------ Data for this task

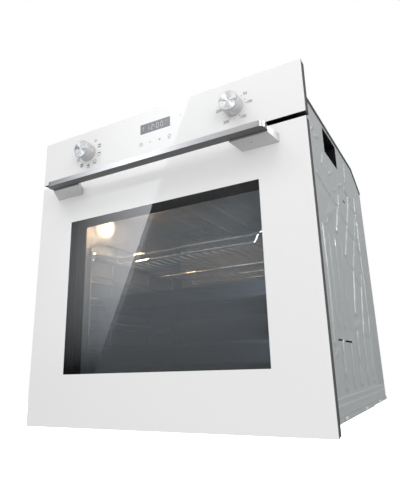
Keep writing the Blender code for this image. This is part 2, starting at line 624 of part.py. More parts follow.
def racks():
    """Side ladders: two uprights and pairs of level wires."""
    level_x = CAV - 0.008
    upright_x = CAV - 0.0037
    for name, sign in (("left_rack", -1), ("right_rack", 1)):
        top = LEVEL_FIRST + LEVEL_PITCH * (LEVELS - 1) + 0.030
        bottom = LEVEL_FIRST - LEVEL_PAIR - 0.006
        posts = [rod((sign * upright_x, depth, bottom), (sign * upright_x, depth, top), WIRE, 8)
                 for depth in (RACK_FRONT, RACK_REAR)]
        cap = rod((sign * upright_x, RACK_FRONT - 0.004, top),
                  (sign * upright_x, RACK_REAR + 0.004, top), WIRE, 8)
        heights = [LEVEL_FIRST + LEVEL_PITCH * level - drop
                   for level in range(LEVELS) for drop in (0.0, LEVEL_PAIR)]
        wires = [rod((sign * level_x, RACK_FRONT - 0.005, z), (sign * level_x, RACK_REAR + 0.005, z), WIRE, 8)
                 for z in heights]
        piece(name, CHROMED, [cap], join=[posts, wires])


def level_support(level):
    """Top of the lower wire of a level, where a shelf or tray rests."""
    return LEVEL_FIRST + LEVEL_PITCH * level - LEVEL_PAIR + WIRE + GAP


def wire_shelf():
    """Wire shelf on the top level: raised side rails and a lower platform of wires."""
    side = CAV - 0.0093
    rail_z = level_support(LEVELS - 1) + WIRE
    mid_z, low_z = rail_z - 0.0119, rail_z - 0.0260
    middle_half, bend = side - 0.0712, side - 0.0432
    pitch = (middle_half - 0.013) / 4.5
    outer_x, lift = side - 0.0382, 0.0013

    def bridge(depth):
        return [(-side, depth, rail_z), (-bend, depth, rail_z), (-middle_half, depth, mid_z),
                (middle_half, depth, mid_z), (bend, depth, rail_z), (side, depth, rail_z)]
    ring = bridge(SLIDE_FRONT + WIRE) + bridge(SLIDE_REAR - WIRE)[::-1]
    made = tube("wire_shelf", ring, WIRE, cyclic=True)
    ends = (SLIDE_FRONT + WIRE, SLIDE_REAR - WIRE)
    drops = [rod((x, depth, low_z - WIRE / 3), (x, depth, mid_z + WIRE / 3), WIRE * 0.8, 7)
             for x in (-4 * pitch, -pitch, pitch, 4 * pitch) for depth in ends]
    cross = [rod((-middle_half, depth, low_z), (middle_half, depth, low_z), WIRE, 8) for depth in ends]
    places = [(pitch * (i - 4.5), low_z + lift) for i in range(10)]
    places += [(-outer_x, rail_z + lift), (outer_x, rail_z + lift)]
    bars = [rod((x, ends[0] - 0.0012, z), (x, ends[1] + 0.0012, z), THIN_WIRE, 7) for x, z in places]
    work(made, join=[drops, cross, bars])
    finish(made, CHROMED)


def tray(name, level, depth_below, rim_height):
    """A pressed tray hung by its rim on one level of the side racks."""
    rim_z = level_support(level)
    side = CAV - 0.0070
    wall = 0.0012
    inset = 0.012
    floor = rim_z - depth_below

    def pressing(inward, heights):
        return block((inward - side, side - inward), (SLIDE_FRONT + inward, SLIDE_REAR - inward), heights)
    rim = pressing(0.0, (rim_z, rim_z + rim_height))
    pan = pressing(inset, (floor, rim_z + rim_height / 2))
    hollow = pressing(inset + wall, (floor + wall, rim_z + rim_height + 0.01))
    piece(name, ENAMELLED, [rim], join=[[pan]], cut=[[hollow]])


def fan_parts():
    """Fan baffle, ring heater, convection fan and its motor at the back of the cavity."""
    half, low, high, pitch = 0.160, CAVITY_FLOOR + 0.030, CAVITY_CEILING - 0.045, 0.032
    intake = [rod((x, BAFFLE - 0.01, FAN_Z + z), (x, BAFFLE + 0.01, FAN_Z + z), 0.009, 12)
              for x in (-pitch, 0, pitch) for z in (-pitch, 0, pitch)]
    plate = block((-half, half), (BAFFLE, CAVITY_REAR - GAP), (low, high))
    hollow = block((ENAMEL - half, half - ENAMEL), (BAFFLE + ENAMEL, CAVITY_REAR + 0.01),
                   (low + ENAMEL, high - ENAMEL))
    sides = [block((-half - 0.01, half + 0.01), (BAFFLE + 0.008, CAVITY_REAR - 0.008),
                   (z, z + 0.008)) for z in (low + 0.047, low + 0.077, high - 0.080, high - 0.050)]
    piece("fan_baffle", ENAMELLED, [plate], cut=[[hollow], sides, intake])
    ring_radius = high - FAN_Z - 0.044
    fan_radius = ring_radius - 0.028
    ring = [(x, CAVITY_REAR - 0.012, FAN_Z + z) for x, z in arc((0, 0), ring_radius, -80, 260, 34)]
    finish(tube("ring_heater", ring, HEATER), HEATER_STEEL, smooth=True)
    hub = rod((0, CAVITY_REAR - 0.026, FAN_Z), (0, CAVITY_REAR - 0.006, FAN_Z), 0.014, 20)
    disc = rod((0, CAVITY_REAR - 0.010, FAN_Z), (0, CAVITY_REAR - 0.009, FAN_Z), fan_radius, 32)
    shaft = rod((0, CAVITY_REAR - 0.008, FAN_Z), (0, CAVITY_REAR + 0.035, FAN_Z), 0.004, 16)

    def blade(turn):
        def draw(bm):
            start = len(bm.verts)
            block((0.010, fan_radius - 0.004), (CAVITY_REAR - 0.024, CAVITY_REAR - 0.0095),
                  (FAN_Z - 0.0006, FAN_Z + 0.0006))(bm)
            bm.verts.ensure_lookup_table()
            place = at(0, 0, FAN_Z)
            spin = Matrix.Rotation(turn, 3, "Y")
            bmesh.ops.rotate(bm, cent=place, matrix=spin, verts=bm.verts[start:])
        return draw
    blades = [blade(2 * math.pi * i / 9) for i in range(9)]
    fan = piece("convection_fan", GALVANISED, [hub], join=[[disc], [shaft], blades])
    fan.data.transform(Matrix.Translation(-at(0, 0, FAN_Z)))
    fan.location = at(0, 0, FAN_Z)
    first = CAVITY_REAR + ENAMEL + GAP + INSULATION + GAP
    can = rod((0, first, FAN_Z), (0, BODY_REAR - 0.006, FAN_Z), 0.036, 28)
    ears = block((-0.050, 0.050), (first, first + 0.002), (FAN_Z - 0.008, FAN_Z + 0.008))
    bore = rod((0, first - 0.01, FAN_Z), (0, CAVITY_REAR + 0.045, FAN_Z), 0.0046, 16)
    piece("fan_motor", GALVANISED, [can], join=[[ears]], cut=[[bore]])


def grill_and_base_heaters():
    """Looped heater tubes under the ceiling and below the cavity floor."""
    z = CAVITY_CEILING - 0.022
    inner, outer, bend = 0.085, 0.140, 0.012
    front, turn, rear = FRAME_DEPTH + 0.053, FRAME_DEPTH + 0.086, CAVITY_REAR - 0.078
    half = [(0.030, BAFFLE - 0.001), (0.030, turn + bend), (0.030 + bend, turn), (inner - bend, turn),
            (inner, turn + bend), (inner, rear - bend), (inner + bend, rear), (outer - bend, rear),
            (outer, rear - bend), (outer, front + bend), (outer - bend, front)]
    points = [(-x, depth, z) for x, depth in half] + [(x, depth, z) for x, depth in half[::-1]]
    finish(tube("grill_heater", points, HEATER), HEATER_STEEL, smooth=True)
    low = CAVITY_FLOOR - ENAMEL - 0.0052
    outer, bend, front, rear = 0.170, 0.020, FRAME_DEPTH + 0.068, CAVITY_REAR - 0.070
    half = [(0.030, rear), (outer - bend, rear), (outer, rear - bend),
            (outer, front + bend), (outer - bend, front)]
    loop = [(-x, depth, low) for x, depth in half] + [(x, depth, low) for x, depth in half[::-1]]
    finish(tube("bottom_heater", loop, HEATER), HEATER_STEEL, smooth=True)


def lamp():
    """Side lamp: holder outside the liner, bulb, and a glass dome inside the cavity."""
    depth, z = lamp_axis()
    inward = Matrix.Rotation(math.pi / 2, 4, "Y")
    wall = -CAV + GAP
    outer_radius, inner_radius, flatten, lift = 0.021, 0.019, 0.72, 0.004
    outer = arc((0, 0), outer_radius, 90, 0, 8)
    inner = arc((0, 0), inner_radius, 0, 90, 8)
    dome = [(r, h * flatten + lift) for r, h in outer] + [(outer_radius, 0.0), (inner_radius, 0.0)]
    dome += [(r, h * flatten + lift) for r, h in inner]
    dome[0] = (0.0, dome[0][1])
    dome[-1] = (0.0, dome[-1][1])
    turned("lamp_glass", LAMP_GLASS, dome, (wall, depth, z), axis=inward)
    bulb = [(0.0, 0.012), (0.004, 0.011), (0.0055, 0.007), (0.0055, -0.006), (0.0, -0.006)]
    turned("lamp_bulb", LAMP_GLASS, bulb, (wall, depth, z), axis=inward, sides=20)
    back = -CAV - ENAMEL - GAP
    holder = rod((back, depth, z), (-INSUL_OUT + 0.001, depth, z), 0.0190, 20)
    socket = rod((back + 0.01, depth, z), (back - 0.012, depth, z), 0.0065, 20)
    piece("lamp_holder", WHITE_PLASTIC, [holder], cut=[[socket]])


def cooling_fan():
    """Tangential blower above the cavity: housing, rotor with blades, and terminal block."""
    middle, z = 0.330, BODY_TOP - 0.046
    half, wall, below, above = 0.110, 0.0015, 0.0305, 0.031
    outer = block((-half - 0.030, half + 0.008), (middle - 0.034, middle + 0.030), (z - below, z + above))
    hollow = block((-half, half), (middle - 0.05, middle + 0.030 - wall), (z - below + wall, z + above - wall))
    bores = rod((-half - 0.015, middle, z), (half + 0.020, middle, z), 0.0043, 16)
    inlet = block((-half + 0.01, half - 0.01), (middle - 0.02, middle + 0.02), (z + 0.028, z + 0.035))
    piece("cooling_fan_housing", GALVANISED, [outer], cut=[[hollow], [bores], [inlet]])
    reach = half - 0.003
    shaft = rod((-half - 0.012, middle, z), (half + 0.006, middle, z), 0.004, 16)
    discs = [rod((x, middle, z), (x + 0.001, middle, z), 0.023, 28) for x in (-reach, -0.0005, reach - 0.001)]

    def vane(turn):
        def draw(bm):
            start = len(bm.verts)
            block((0.0005 - reach, reach - 0.0005), (middle + 0.016, middle + 0.0225),
                  (z - 0.0005, z + 0.0005))(bm)
            bm.verts.ensure_lookup_table()
            spin = Matrix.Rotation(turn, 3, "X")
            bmesh.ops.rotate(bm, cent=at(0, middle, z), matrix=spin, verts=bm.verts[start:])
        return draw
    vanes = [vane(2 * math.pi * i / 12) for i in range(12)]
    rotor = piece("cooling_fan_rotor", ALUMINIUM, [shaft], join=[discs, vanes])
    rotor.data.transform(Matrix.Translation(-at(0, middle, z)))
    rotor.location = at(0, middle, z)
    start, seat, pitch = SIDE - 0.099, CAVITY_CEILING + 0.032, 0.012
    posts = [block((x, x + 0.007), (BODY_REAR - 0.076, BODY_REAR - 0.060), (seat + 0.016, seat + 0.024))
             for x in (start + 0.010 + pitch * i for i in range(4))]
    base = block((start, start + 0.060), (BODY_REAR - 0.091, BODY_REAR - 0.046), (seat, seat + 0.018))
    piece("terminal_block", WHITE_PLASTIC, [base], join=[posts])


side_panels()
grip_cups()
top_cover()
rear_pieces()
base_pieces()
front_frame()
cavity()
control_panel()
knobs()
door_glass()
door_frame()
handle()
hinges()
racks()
wire_shelf()
tray("baking_tray", 2, 0.020, 0.0080)
tray("deep_tray", 0, 0.038, 0.0030)
fan_parts()
grill_and_base_heaters()
lamp()
cooling_fan()
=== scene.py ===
"""Looks of the built-in wall oven: detailed pieces, materials, studio and camera.

Depths are counted back from the front glass face, as in the CAD model; at() adds the face's place.
"""

import json
import math

import bmesh
import bpy
import numpy
from mathutils import Matrix, Vector


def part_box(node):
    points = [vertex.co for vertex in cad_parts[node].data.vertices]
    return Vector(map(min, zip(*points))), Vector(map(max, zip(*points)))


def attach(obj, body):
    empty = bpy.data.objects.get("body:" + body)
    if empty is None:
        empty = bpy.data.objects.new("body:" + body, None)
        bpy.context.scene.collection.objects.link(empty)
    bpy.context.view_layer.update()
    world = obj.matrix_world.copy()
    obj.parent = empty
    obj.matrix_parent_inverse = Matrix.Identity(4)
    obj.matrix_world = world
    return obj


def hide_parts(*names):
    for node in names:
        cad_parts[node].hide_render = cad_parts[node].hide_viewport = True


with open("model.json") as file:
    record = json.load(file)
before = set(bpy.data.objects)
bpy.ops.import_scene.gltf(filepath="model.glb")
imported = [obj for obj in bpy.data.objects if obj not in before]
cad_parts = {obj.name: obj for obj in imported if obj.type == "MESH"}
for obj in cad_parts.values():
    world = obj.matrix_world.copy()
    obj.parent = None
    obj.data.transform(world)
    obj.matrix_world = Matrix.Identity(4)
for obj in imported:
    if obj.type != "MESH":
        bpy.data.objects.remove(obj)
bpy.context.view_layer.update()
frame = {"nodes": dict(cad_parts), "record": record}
NODES = frame["nodes"]


# ---------------------------------------------------------------- places read from the frame
front_low, front_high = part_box("door_outer_glass")
FRONT = front_low.y
HALF, DOOR_TOP, GLASS = front_high.x, front_high.z, front_high.y - FRONT
PANEL_LOW, PANEL_HIGH = (corner.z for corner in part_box("control_glass"))
cap_low, cap_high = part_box("temperature_knob_cap")
KNOB_X, KNOB_Z = (cap_low.x + cap_high.x) / 2, (cap_low.z + cap_high.z) / 2
THROUGH = (-0.01, 0.02)    # depths that a cut through the front glass spans
PRINT = 0.00012            # thickness of screen print that stands on the glass

WINDOW_HALF = 0.208        # clear window in the white print of the door
WINDOW_LOW, WINDOW_HIGH = 0.092, 0.391
SHEET = 0.0009             # thickness of pressed sheet steel
SHARP = math.radians(35)   # edges that bend more than this stay crisp


def at(x, depth, z):
    return Vector((x, FRONT + depth, z))


# ---------------------------------------------------------------- materials
def spread(tree, value, start=0.0, stop=1.0, least=0.0, most=1.0):
    """Node output: a value between start and stop, moved to lie between least and most."""
    span = tree.nodes.new("ShaderNodeMapRange")
    for socket, number in zip(("From Min", "From Max", "To Min", "To Max"), (start, stop, least, most)):
        span.inputs[socket].default_value = number
    tree.links.new(value, span.inputs["Value"])
    return span.outputs["Result"]


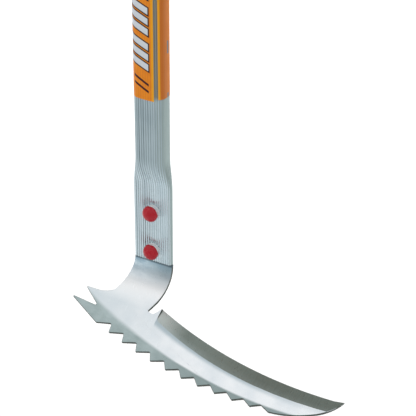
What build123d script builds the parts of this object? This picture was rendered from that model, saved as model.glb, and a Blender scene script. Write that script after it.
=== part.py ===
from build123d import *
import os
from math import asin, atan2, cos, degrees, radians, sin, sqrt

# A long-handled weeding sickle: a one-piece steel blade, bent forward below the handle, with a
# two-pronged root fork at its left end, saw teeth along its lower edge and a ground cutting edge
# along its upper one. The blade's tang is bolted into the pressed-flat end of an aluminium tube.
#
# Millimetres. +Z runs up the handle, -Y is the front, where the nuts are, and +X runs along the
# blade to its point. Everything is drawn with z = 0 at the tube's lower end, and then exported with
# the origin moved to the centre of the hanging hole.

# Handle tube: a rectangular section with crowned faces, pressed flat at its lower end
TUBE_LENGTH = 1050.0
TUBE_WIDTH = 26.0
TUBE_DEPTH = 19.0
TUBE_CROWN = 0.9
TUBE_CORNER = 5.5
TUBE_WALL = 1.7
FLAT_WIDTH = 33.4
FLAT_LENGTH = 66.0
FLAT_SIDE = 0.6
PRESS_LENGTH = 27.0
PRESS_STEPS = 4

# Blade: sheet, tang, neck and bend
SHEET = 2.3
TANG_GAP = 0.15
TANG_WIDTH = 22.0
TANG_HEIGHT = 62.0
TANG_CHAMFER = 4.4
NECK_WIDTH = 33.6
NECK_STRAIGHT = 2.0
BEND_RADIUS = 30.0
BEND_ANGLE = 60.0
BEND_SECTIONS = 9
NECK_FLARE_LEFT = 10.9
NECK_FLARE_POWER = 1.6
NECK_TAPER_RIGHT = 5.6
NECK_TAPER_POWER = 2.0

# Blade: cutting edge, an arc of a large circle, and the bevel ground above it
EDGE_RADIUS = 395.0
EDGE_CROWN_X = 159.2
EDGE_CROWN_DEPTH = 62.4
HEEL_X = 18.4
POINT_X = 185.2
BEVEL_WIDTH_HEEL = 11.0
BEVEL_WIDTH_MIDDLE = 11.7
BEVEL_WIDTH_POINT = 9.8
EDGE_LAND = 0.3
PLUNGE_RADIUS = 5.0

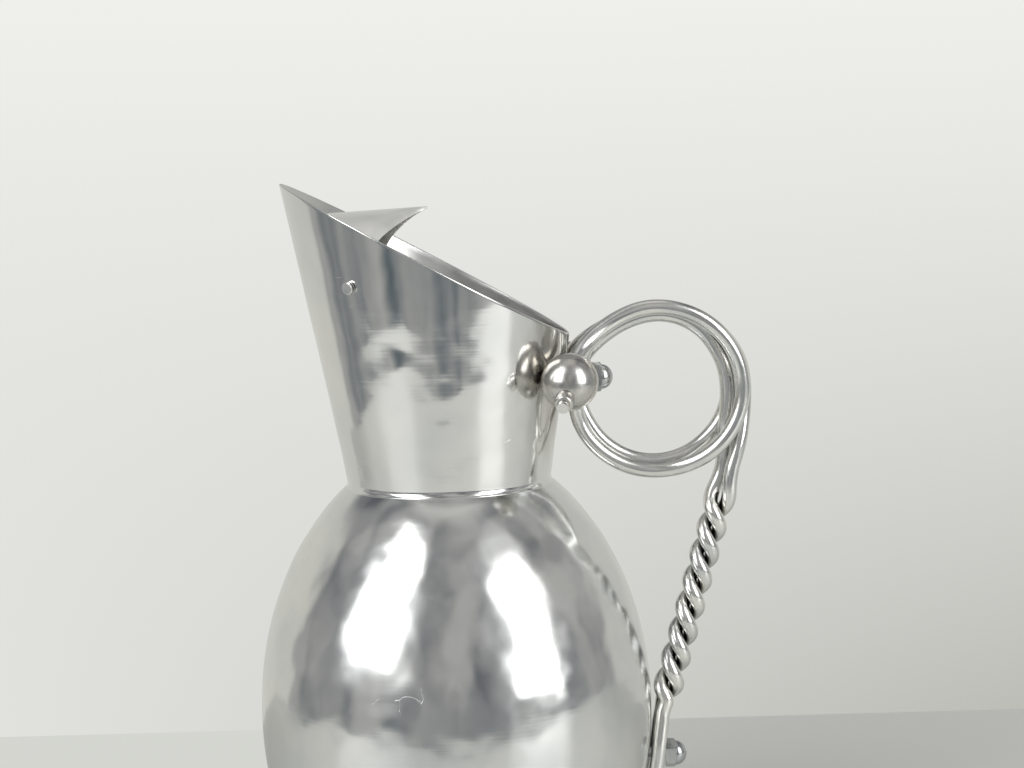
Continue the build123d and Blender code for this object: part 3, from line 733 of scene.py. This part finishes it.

------------

## [Directions]
Using the data above, transcribe the lines that run from the line with "side_panels()" to the line with "for node in", both ends kept, and output nothing else.

## [Finished exercise]
side_panels()
grip_cups()
top_cover()
rear_pieces()
base_pieces()
front_frame()
cavity()
control_panel()
knobs()
door_glass()
door_frame()
handle()
hinges()
racks()
wire_shelf()
tray("baking_tray", 2, 0.020, 0.0080)
tray("deep_tray", 0, 0.038, 0.0030)
fan_parts()
grill_and_base_heaters()
lamp()
cooling_fan()
=== scene.py ===
"""Looks of the built-in wall oven: detailed pieces, materials, studio and camera.

Depths are counted back from the front glass face, as in the CAD model; at() adds the face's place.
"""

import json
import math

import bmesh
import bpy
import numpy
from mathutils import Matrix, Vector


def part_box(node):
    points = [vertex.co for vertex in cad_parts[node].data.vertices]
    return Vector(map(min, zip(*points))), Vector(map(max, zip(*points)))


def attach(obj, body):
    empty = bpy.data.objects.get("body:" + body)
    if empty is None:
        empty = bpy.data.objects.new("body:" + body, None)
        bpy.context.scene.collection.objects.link(empty)
    bpy.context.view_layer.update()
    world = obj.matrix_world.copy()
    obj.parent = empty
    obj.matrix_parent_inverse = Matrix.Identity(4)
    obj.matrix_world = world
    return obj


def hide_parts(*names):
    for node in names:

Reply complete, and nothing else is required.